TASK OBJECTIVE: Copy every line of the listing exactly.

------------

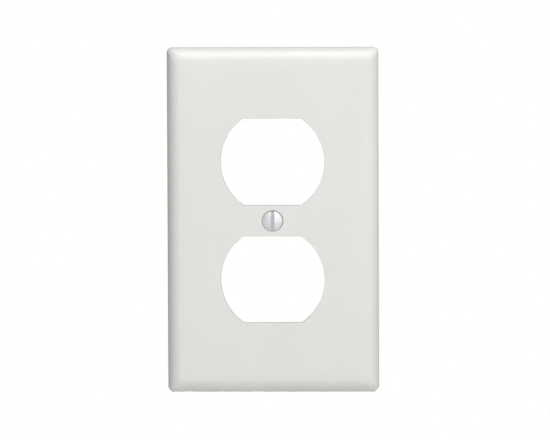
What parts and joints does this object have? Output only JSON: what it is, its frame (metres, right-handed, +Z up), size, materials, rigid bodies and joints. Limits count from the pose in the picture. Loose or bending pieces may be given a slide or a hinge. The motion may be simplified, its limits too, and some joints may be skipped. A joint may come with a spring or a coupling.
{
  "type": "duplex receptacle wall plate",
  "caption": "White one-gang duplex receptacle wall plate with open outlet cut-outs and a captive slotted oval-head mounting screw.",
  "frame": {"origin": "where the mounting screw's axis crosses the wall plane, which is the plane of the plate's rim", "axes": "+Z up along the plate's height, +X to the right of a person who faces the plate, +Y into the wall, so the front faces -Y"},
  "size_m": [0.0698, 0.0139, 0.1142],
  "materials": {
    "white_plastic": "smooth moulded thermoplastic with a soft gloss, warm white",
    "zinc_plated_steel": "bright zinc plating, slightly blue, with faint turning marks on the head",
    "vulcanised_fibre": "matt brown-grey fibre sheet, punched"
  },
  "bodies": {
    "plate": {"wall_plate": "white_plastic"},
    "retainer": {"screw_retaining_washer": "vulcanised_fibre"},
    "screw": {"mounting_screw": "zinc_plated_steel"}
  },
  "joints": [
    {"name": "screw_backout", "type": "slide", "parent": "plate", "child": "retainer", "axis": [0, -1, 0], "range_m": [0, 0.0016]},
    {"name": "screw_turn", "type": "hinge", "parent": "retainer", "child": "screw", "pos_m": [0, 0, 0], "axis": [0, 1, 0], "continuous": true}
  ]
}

------------

FULL RESPONSE:
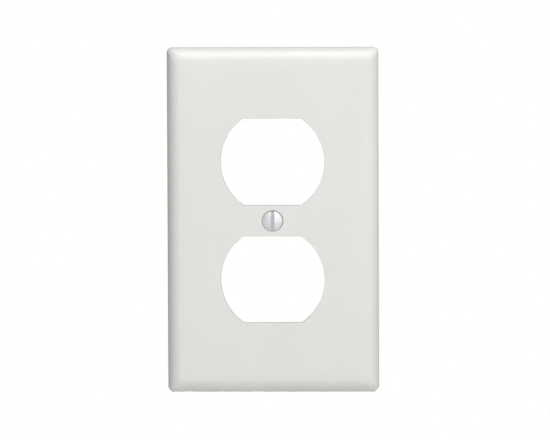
What parts and joints does this object have? Output only JSON: what it is, its frame (metres, right-handed, +Z up), size, materials, rigid bodies and joints. Limits count from the pose in the picture. Loose or bending pieces may be given a slide or a hinge. The motion may be simplified, its limits too, and some joints may be skipped. A joint may come with a spring or a coupling.
{
  "type": "duplex receptacle wall plate",
  "caption": "White one-gang duplex receptacle wall plate with open outlet cut-outs and a captive slotted oval-head mounting screw.",
  "frame": {"origin": "where the mounting screw's axis crosses the wall plane, which is the plane of the plate's rim", "axes": "+Z up along the plate's height, +X to the right of a person who faces the plate, +Y into the wall, so the front faces -Y"},
  "size_m": [0.0698, 0.0139, 0.1142],
  "materials": {
    "white_plastic": "smooth moulded thermoplastic with a soft gloss, warm white",
    "zinc_plated_steel": "bright zinc plating, slightly blue, with faint turning marks on the head",
    "vulcanised_fibre": "matt brown-grey fibre sheet, punched"
  },
  "bodies": {
    "plate": {"wall_plate": "white_plastic"},
    "retainer": {"screw_retaining_washer": "vulcanised_fibre"},
    "screw": {"mounting_screw": "zinc_plated_steel"}
  },
  "joints": [
    {"name": "screw_backout", "type": "slide", "parent": "plate", "child": "retainer", "axis": [0, -1, 0], "range_m": [0, 0.0016]},
    {"name": "screw_turn", "type": "hinge", "parent": "retainer", "child": "screw", "pos_m": [0, 0, 0], "axis": [0, 1, 0], "continuous": true}
  ]
}